C 164/2018 Effective from 29/9/2018
  1. 1. A Bank must have a forward-looking stress-testing program that addresses market risks as well as other Pillar 1 risks and any relevant Pillar 2 risks. Consideration of market risks must include liquidity implications as well as impacts on earnings and capital.
  2. 2. A Bank’s stress scenarios must cover a range of market risk factors that can create extraordinary losses or gains in trading portfolios, or make the control of risk in those portfolios very difficult. Stress scenarios need to shed light on the impact of such events on positions that display both linear and nonlinear price characteristics (for instance options and instruments that have options-like characteristics).
  3. 3. A Bank’s stress tests must be both of a quantitative and qualitative nature, incorporating both market risk and liquidity aspects of market disturbances. Quantitative criteria must identify plausible stress scenarios to which a Bank could be exposed. Qualitative criteria must emphasize that the two major goals of stress testing are to evaluate the capacity of the Bank’s capital to absorb potential large losses and to identity steps the Bank can take to reduce its risk and conserve capital. This assessment is integral to setting and evaluating the Bank’s management strategy and the results of stress testing routinely must be communicated to Senior Management and periodically to the Board.

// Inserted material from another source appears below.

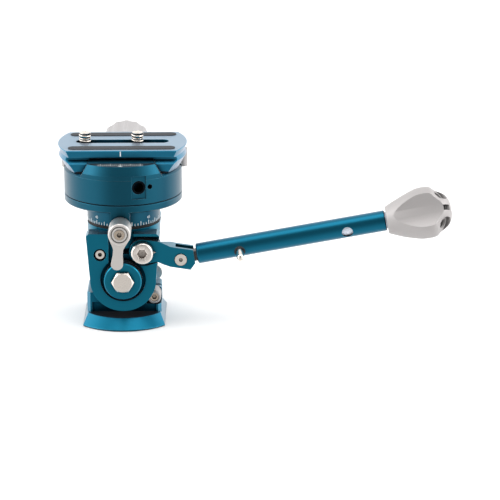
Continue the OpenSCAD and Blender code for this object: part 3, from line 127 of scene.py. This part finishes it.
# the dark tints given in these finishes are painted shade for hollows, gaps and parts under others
finishes = {
    "tealAnodised": {"tint": (8, 122, 150), "edge": (70, 160, 188), "rough": 0.34, "round": 0.3,
                     "sheen": 0.12, "coat": 1.0},
    # the teal with painted shade reaching farther, darkest under the cheeks
    "yokeAnodised": {"tint": (8, 122, 150), "edge": (70, 160, 188), "rough": 0.34, "round": 0.3,
                     "sheen": 0.12, "coat": 1.0, "cave": 9, "shut": 0.4, "dirt": (2, 36, 50)},
    # a darker copy of the teal for the clamp and pan disc: painted shade
    "clampShadedTeal": {"tint": (8, 84, 106), "edge": (76, 138, 160), "rough": 0.36, "round": 0.3,
                      "sheen": 0.2, "coat": 1.0, "dirt": (3, 26, 42)},
    # a darker copy of the teal for the drum: painted shade under the pan disc
    "drumShadedTeal": {"tint": (10, 78, 100), "edge": (80, 140, 165), "rough": 0.34, "round": 0.2,
                     "sheen": 0.12, "coat": 1.0},
    # painted shade reaching farther round the lug and under the cheeks; the brighter edge tint is wear and a
    # painted highlight along the bevel
    "baseAnodised": {"tint": (6, 122, 154), "edge": (110, 190, 214), "rough": 0.36, "round": 0.6,
                     "sheen": 0.15, "coat": 1.0, "cave": 12, "clear": 0.84, "shut": 0.4, "dirt": (2, 34, 50)},
    "tubeAnodised": {"tint": (4, 110, 140), "edge": (80, 160, 190), "rough": 0.3, "round": 0.25,
                     "sheen": 0.3, "coat": 1.0},
    "plateAnodised": {"tint": (4, 124, 160), "edge": (110, 190, 216), "rough": 0.38, "round": 0.3,
                      "sheen": 1.0, "coat": 1.0, "glaze": 1.34, "cave": 8, "clear": 0.85},
    "silverAnodised": {"tint": (186, 182, 181), "edge": (232, 230, 228), "rough": 0.46, "round": 0.3,
                       "metal": 0.6, "cave": 3},
    "innerSilver": {"tint": (222, 228, 240), "edge": (232, 230, 228), "rough": 0.42, "round": 0.2,
                    "metal": 0.4, "cave": 0},
    "leverSilver": {"tint": (246, 241, 236), "edge": (252, 250, 248), "rough": 0.38, "round": 0.3},
    "knobSilver": {"tint": (190, 187, 187), "edge": (226, 225, 224), "rough": 0.42, "round": 0.2,
                   "metal": 0.7, "cave": 1.6, "shut": 0.5, "dirt": (90, 88, 88)},
    "steelPolished": {"tint": (255, 246, 236), "edge": (255, 252, 248), "rough": 0.2, "round": 0.15,
                      "cave": 2, "shut": 0.45, "dirt": (44, 34, 26)},
    "steelWarm": {"tint": (214, 198, 180), "edge": (255, 250, 242), "rough": 0.26, "round": 0.15, "cave": 1.6},
    "steelBright": {"tint": (255, 246, 238), "edge": (255, 255, 252), "rough": 0.24, "round": 0.1,
                    "cave": 3, "shut": 0.45, "dirt": (66, 46, 30)},
    # dark steel; on the camera screws' cores it is painted shade between the thread's turns
    "darkSteelAndShade": {"tint": (16, 20, 25), "edge": (60, 70, 80), "rough": 0.4, "round": 0.1},
    "bronzeBush": {"tint": (150, 105, 62), "edge": (180, 135, 90), "rough": 0.36, "round": 0.1},
    "brassShoe": {"tint": (196, 158, 86), "edge": (222, 190, 120), "rough": 0.3, "round": 0.1},
    "darkPolymer": {"tint": (12, 12, 13), "edge": (52, 52, 54), "rough": 0.5, "round": 0.12, "metal": 0},
    # black for the ring that fills the gap under the drum
    "gapBlack": {"tint": (3, 3, 4), "edge": (14, 14, 15), "rough": 0.6, "round": 0.1, "metal": 0, "cave": 0},
    "padRubber": {"tint": (58, 60, 64), "edge": (90, 92, 96), "rough": 0.8, "round": 0.2, "metal": 0,
                  "grain": 2200, "deep": 0.05},
    "whitePaint": {"tint": (240, 246, 248), "edge": (246, 248, 248), "rough": 0.6, "round": 0.02,
                   "metal": 0, "cave": 0},
}
finishes["steelTurned"] = finishes["steelPolished"] | {"rough": 0.3, "deep": 0.02,
                                                       "centre": (0, 0, 26.1), "axis": (0, 1, 0)}
# the lever's face with a ring painted dark as the shade of its groove
finishes["leverTurned"] = finishes["leverSilver"] | {"centre": (-0.6, 0, 55.9), "axis": (0, 1, 0),
                                                     "rings": [(4.15, 0.22)]}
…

  4. 4. From time to time, the Central Bank may require Banks to carry out stress tests based on Central Bank prescribed scenarios. A Bank must combine the use of stress scenarios as prescribed by the Central Bank with internally developed stress tests to reflect the specific risk characteristics of its portfolio. A Bank must submit the following information on stress testing to the Central Bank:
    1. a. Supervisory scenarios requiring no simulations by a Bank: A Bank must make information on the largest losses experienced during the reporting period available to the Central Bank. This loss information must be compared to the level of capital that results from a Bank’s internal measurement system. For example, it could provide the Central Bank with a picture of how many days of peak day losses would have been covered by a given value-at-risk or expected shortfall estimate;
    2. b. Supervisory scenarios requiring simulations by a Bank: A Bank must subject its portfolios to a series of simulated stress scenarios and provide the Central Bank with the results. These scenarios could include testing the current portfolio against past periods of significant disturbance. A second type of scenario would evaluate the sensitivity of the Bank’s market risk exposure to changes in the assumptions about volatilities and correlations. Applying this test would require an evaluation of the historical range of variation for volatilities and correlations and evaluation of the Bank’s current positions against the extreme values of the historical range. Due consideration must be given to the sharp variation that at times has occurred in a matter of days in periods of significant market disturbance. (for example, the global financial crisis and earlier major market disturbances involved correlations within risk factors approaching the extreme values of 1 or −1 for several days at the height of the disturbance); and
    3. c. Scenarios developed by the Bank itself to capture the specific characteristics of its portfolio: A Bank must develop its own stress tests which it identifies as most adverse based on the characteristics of its portfolio (such as adverse regional developments combined with a sharp move in oil prices). The market shocks applied in the tests must reflect the nature of portfolios and the time it could take to hedge or manage risks under severe market conditions. The Bank must provide the Central Bank with a description of the methodology used to select and carry out the scenarios as well as with a description of the results derived from these scenarios. The stress tests must also address:
      1. i. Illiquidity/gapping of prices;
      2. ii. Concentrated positions (in relation to market turnover);
      3. iii. One-way markets;
      4. iv. Non-linear products/deep out-of-the-money positions;
      5. v. Events and jumps-to-defaults; and
      6. vi. Other risks that may not be captured appropriately in the models (in the case of VaR models for example, these may include but are not limited to: recovery rate uncertainty, implied correlations, skew risk, default risk, migration risks and shocks to the exchange rate regime).
  5. 5. Senior Management must review the stress test results periodically, but at least monthly and such results must be reflected in the policies and limits set by management and the Board. Stress test results must be used in the internal assessment of capital adequacy. The Bank must take prompt steps to manage vulnerabilities identified in stress testing, which can include but are not limited to hedging against identified outcomes, reducing the size of exposures or increasing capital.